The fun part of neural networks is the promise that no one has to understand linear algebra. You just have to be able to call an automatic differentiator and tweak some existing model, and you get a conference paper or push a feature to production. Automatic differentiation tools exist so you never have to compute derivatives anymore. Maybe you don’t need to think about eigenvalues and determinants and such. Maybe you can just pytorch pipette your way to papers. That’s possible. But if we choose this path, what do we lose?

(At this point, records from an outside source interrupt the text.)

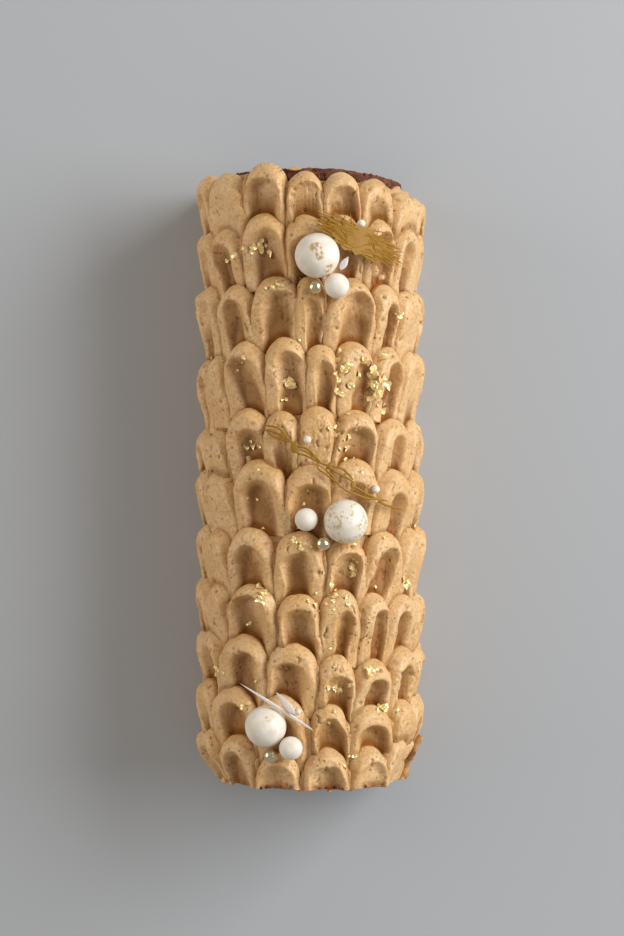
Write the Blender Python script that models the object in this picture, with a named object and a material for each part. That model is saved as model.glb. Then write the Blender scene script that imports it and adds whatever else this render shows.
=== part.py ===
"""Yule log cake: a sponge log with bare ends, one coat of spooned buttercream petals, and its toppings.

Metres, +Z up, the log along Y. Lengths in the constants and tables are millimetres. Places are given from the
middle of the log at table level and the whole cake is moved at the end so that its box sits centred on the origin.
"""

import math
import random

import bmesh
import bpy
import numpy as np
from mathutils import Vector

MM = 0.001
GAP = 0.3

# Driving dimensions.
AXIS_HEIGHT = 32.0
SPONGE_RADIUS = 41.0
SPONGE_CORNER = 8.0
SPONGE_FAR = 134.3
SPONGE_NEAR = -133.2
COAT_RADIUS = 44.0
CREST_RADIUS = 51.0
COAT_FAR = 127.8
COAT_NEAR = -132.6
THINNEST = -1.5
LEG_LEAN = 0.08
PETAL_HEIGHT = 7.8
RIM_ROUND = 5.6
TAIL_LENGTH = 38.0
SIDE_PETAL_WIDTH = 19.0
COLUMNS = 60
HALF_GIRTH = CREST_RADIUS * math.pi / 2 + AXIS_HEIGHT
SEED = 24

# One list per row from the far end to the near end. A petal is (left x, right x, front y) and, where it was
# spooned out, (scoop left x, scoop right x, scoop top y). The petals further down the sides are worked out.
ROWS = (
    ((-46, -29.5, 132.8), (-30, -11, 135.5, -27, -16.5, 128.5), (-11, 5.5, 131, -6.5, 3, 126),
     (5.5, 22.5, 131, 9.5, 18, 123.5), (21.5, 37, 129, 26, 33, 121), (37, 47.5, 125)),
    ((-44, -31.5, 109.5, -42, -36, 101.5), (-31.5, -11, 114, -25.5, -12.5, 106.5),
     (-11, 7, 113, -8, 4, 103.5), (6, 23.5, 113.5, 10, 20, 104), (24, 38, 112.5, 28.5, 37, 106),
     (38, 48.5, 111, 41, 45, 103)),
    ((-42, -26, 84, -37.5, -30, 77.5), (-26.5, -5.5, 87, -20.5, -7, 80), (-6.5, 6.5, 87, -2, 4, 77),
     (7, 29, 86, 13.5, 26, 79.5), (29, 40, 84, 34, 38.5, 75), (40, 48.5, 82)),
    ((-47, -38.5, 54.5), (-38.5, -20.5, 59, -36.5, -25.5, 52), (-21, -2, 60.5, -15, -3.5, 54),
     (-2, 11.5, 57.5, 2, 9.5, 50), (11, 28.5, 59, 20, 27.5, 50), (28, 42, 57, 34, 40, 50)),
    ((-47.5, -37.5, 21), (-37.5, -20.5, 30.5, -33, -22, 21), (-21, -5.5, 29.5, -17, -9, 20),
     (-5, 11, 31.5), (11, 30, 29.5, 13.5, 27, 22), (29.5, 45.5, 26.5, 36, 41, 19)),
    ((-48, -34.5, 4), (-35, -11, 8.5, -30, -16, -1), (-11, 10, 6.5, -7.5, 8, -2),
     (10, 30, 8.5, 14, 26, -2), (29.5, 45.5, 4, 36, 42, -6.5)),
    ((-47, -37, -22), (-37.5, -17, -21, -33, -20, -29), (-16.5, 6, -22, -11.5, 0, -31),
     (7, 25, -25.5, 10.5, 22, -31.5), (25, 42, -22.5, 31, 39.5, -30)),
    ((-47, -38, -45), (-37.5, -15, -45, -34, -20.5, -50), (-15, 4, -48.5, -12, 0.5, -56),
     (4, 22.5, -47.5, 12, 18, -57), (22.5, 35.5, -49, 28, 34, -56), (35.5, 48, -50)),
    ((-41.5, -19.5, -67, -35, -23.5, -75), (-19.5, 3, -70, -16, -2.5, -79), (3, 19.5, -75, 6, 16.5, -84),
     (19.5, 36.5, -77.5, 25, 33, -86), (36.5, 48, -73)),
    ((-45, -25, -90, -39, -27, -97), (-24, -2, -92.5, -19, -7, -101), (0, 17, -96.5, 3, 15, -103),
     (17.5, 37.5, -97.5, 21, 34, -106), (37.5, 46.5, -96)),
    ((-42, -25, -110.5, -38.5, -28, -118), (-25, -4.5, -117.5, -22, -7, -123), (-3, 17, -115, 0, 13.5, -122.5),
     (17.5, 34.5, -115, 22, 32, -121), (34.5, 45.5, -112)),
)

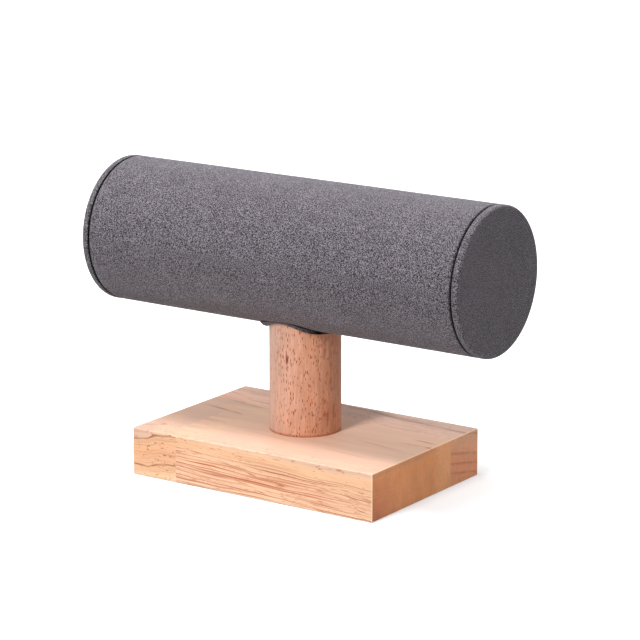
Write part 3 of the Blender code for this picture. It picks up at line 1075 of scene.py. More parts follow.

Derivatives in terms of Kronecker products is a bad idea. I say this after reading Magnus/Nuedecker and using their notation for a couple of years. Turning everything into a matrix adds a "flattening" step, and your formulas will be different depending on whether you use row-vec or col-vec operator to flatten. Math convention is col-vec, but GPU tensor layout is row-vec, so you end up with "wrong order" formulas propagating into slow implementations (ie, in https://github.com/tensorflow/kfac) . Alternative is to keep the indices. Derivative w.r.t. matrix variable has 2 indices. Hessian has 4 indices. If you don't want to come up with index names, can use graphical notation as in https://github.com/thomasahle/tensorgrad
Amazing post. I am pretty mediocre at Linear Algebra but know it is a "magical" skill (almost like knowing how to code). The more resources, the better. Thanks!